「2019年インフルエンザ戦線異常あり」そんな声が聞こえてきたのはなんとまだセミの鳴きはじめる時期のことでした。
例年では11月頃から猛威をふるうインフルエンザですが、2019年は夏休み前からインフルエンザで学級閉鎖となる学校が報告され、 夏休みを挟んでいったんは下火になるものの、夏休み明けから沖縄や九州などの一部地域をはじめ相次ぐ感染が報告されました。これは、世界的にインフルエンザの大流行となった2009年の患者数ほどではないとはいえ、流行り始めの時期と増加人数の傾向が非常に似ているようです。厚生労働省の発表によると、2019年9月9日から15日までの1週間で、全国に約5000ある定点医療機関の患者数が、昨年同時期の8.7倍に達しました。従来の流行時期より早く感染者数のピークが来ると予測され、医療機関ではTVメディア等を通じ、11月初旬までのインフルエンザワクチン接種を呼びかけています。
インフルエンザに対抗するワクチン
インフルエンザの症状の重症化を防ぐといわれるワクチンですが、残念ながら接種していれば絶対に感染しないというものではありません。インフルエンザウイルスの感染は、せきやくしゃみによる飛沫や接触によってウイルスが体内に入ることで起こります。このため抗体があっても、ウイルスとの接触量が増えるほど、感染しやすくなってしまうのです。したがって、感染予防には日常生活での予防が重要となってきます。感染予防のためには手洗い、うがいが基本であるとともに最も効果的といわれているのですが、この際に意外と盲点となっていることがあります。それが手洗いの時の石鹸やタオル、うがいの際のコップの共有です。インフルエンザウイルスに関しては、無機物の表面上で生存し、人への感染力があるのは2~8時間程度と言われています。そのため、8時間以内に充分な消毒などを経ずにウイルスがついたものを共有してしまうと、感染してしまう可能性が高くなります。せっかく手洗いうがいをおこなっても、菌の保有者とタオルやコップなどを共有することで、ウイルス感染はむしろ広まってしまうのです。
効果的な感染予防策として
なおインフルエンザの潜伏期間は1~4日間といわれていて、感染に気付いてからでは手遅れになっていることもあります。特に流行期に入る秋以降は、日常的に注意を払わなければいけません。家庭内であれば、ポンプ式の石鹸を使って接触面をなくす、一人ずつ使うタオルを分ける、コップを一人ずつに用意するなどである程度予防することはできますが、学校などの公共施設や企業内ではなかなかそれも難しいものです。実は、このような公衆衛生面の問題を解消するために利用されたのが、紙コップの普及のはじまりだったのをご存知でしょうか?1907年頃までのアメリカでは、列車で提供される飲料水は備え付けられているブリキ製のコップで飲まれるのが一般的でした。しかしこのコップは共同で利用されており、カンザス州の保健委員をしていた医師によって、これが結核菌を蔓延させる原因になっていると指摘されたのです。そしてカンザス大学の細菌学科での検証の結果、実際に結核菌がコップから発見されます。

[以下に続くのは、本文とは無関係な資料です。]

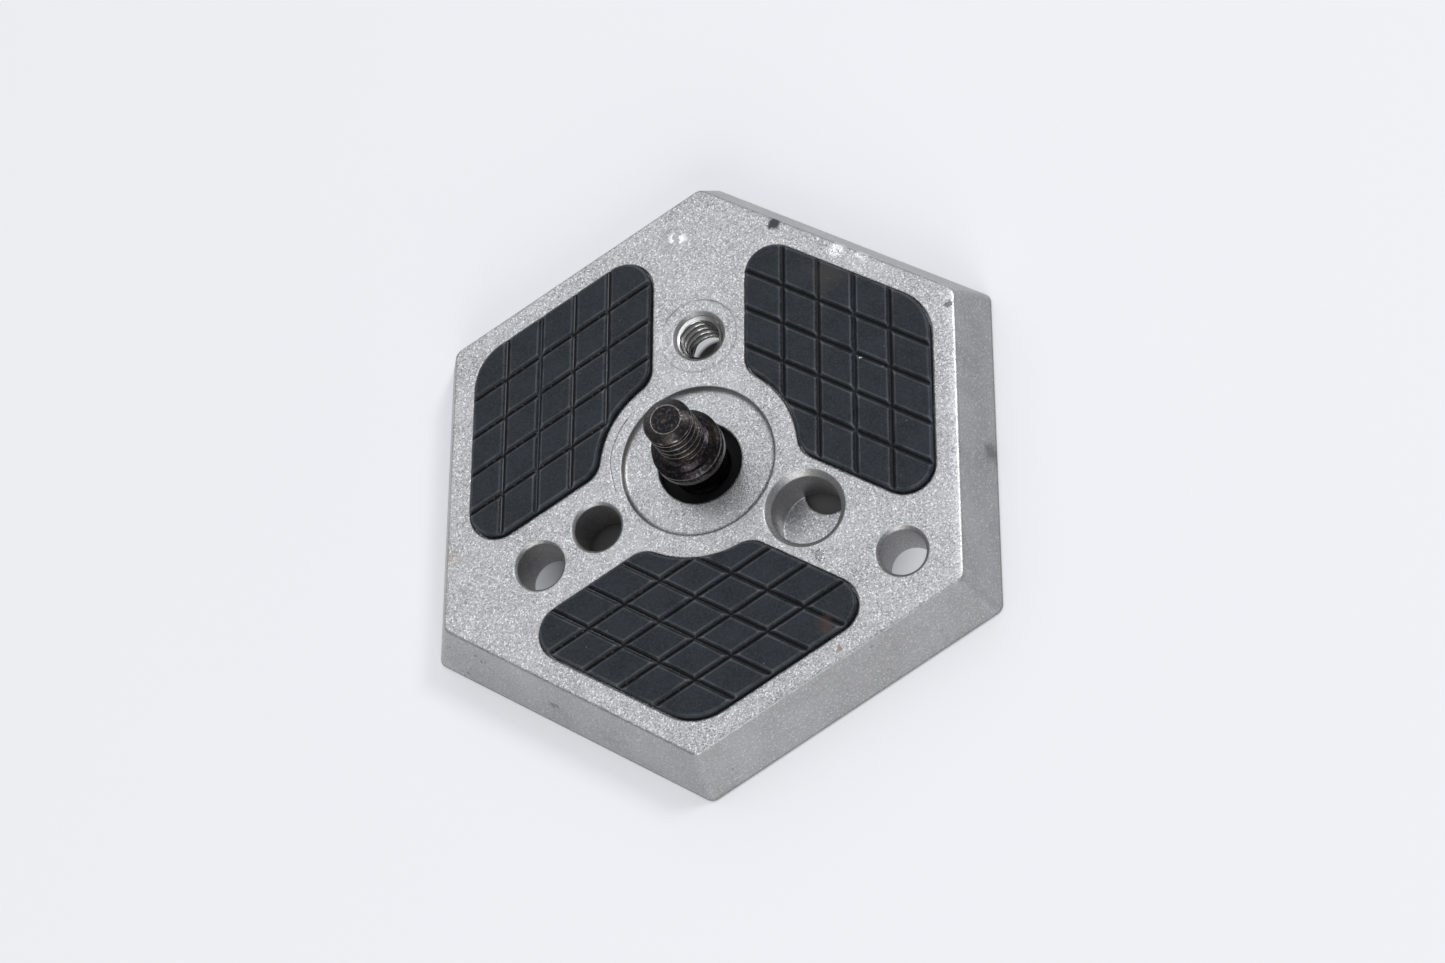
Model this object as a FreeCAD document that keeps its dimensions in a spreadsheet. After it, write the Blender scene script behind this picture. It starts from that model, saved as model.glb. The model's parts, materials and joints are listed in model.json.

当時はまだ結核に対する有効な治療薬はなく、結核はかかったら最後「不治の病」と呼ばれ人々に恐れられていました。結核の蔓延を防ぐのは政府の急務であり、直ちにカンザス州をはじめアメリカ各州で共同コップの使用禁止が法案として定められることになりました。そこでかわりに利用されることになったのが他人と共有をしない、再利用をしない、当時発明されたばかりの使い捨ての紙コップです。これを機に紙コップは急速に普及をしていくことになります。つまり紙コップの歴史は公衆衛生の歴史でもあるのです。現在ではコップ以外でも、利用者が多い公共施設や病院のトイレでは、使い捨てのペーパータオルやハンドドライヤーの設置が一般的になりました。使用後の放置されたタオルに繁殖する雑菌は数億ともいわれ、衛生面を考えると大変理にかなったものといえるでしょう。
使い捨てコップが衛生面で良い理由
このように、使い捨てのコップやタオルは利用後のメンテナンスがいらないというサービス提供者側のメリットだけではなく、公衆衛生面への貢献も大きいものなのです。消毒などのメンテナンスの費用コストや手間を考えると、使い捨てのコップやペーパータオルのほうがトータルのコストは安くおさえられるかもしれません。
現在商業施設等では紙コップやペーパータオルの利用が浸透してきていますが、一方で子供たちの部活動での給水などの小規模な集まりではまだ共有のコップが使われていることが多く、まだまだ衛生面からの意識は浸透していないこともあります。抵抗力のない子供や老人ほどウイルスには感染しやすいため、特に配慮を向けていただきたいところです。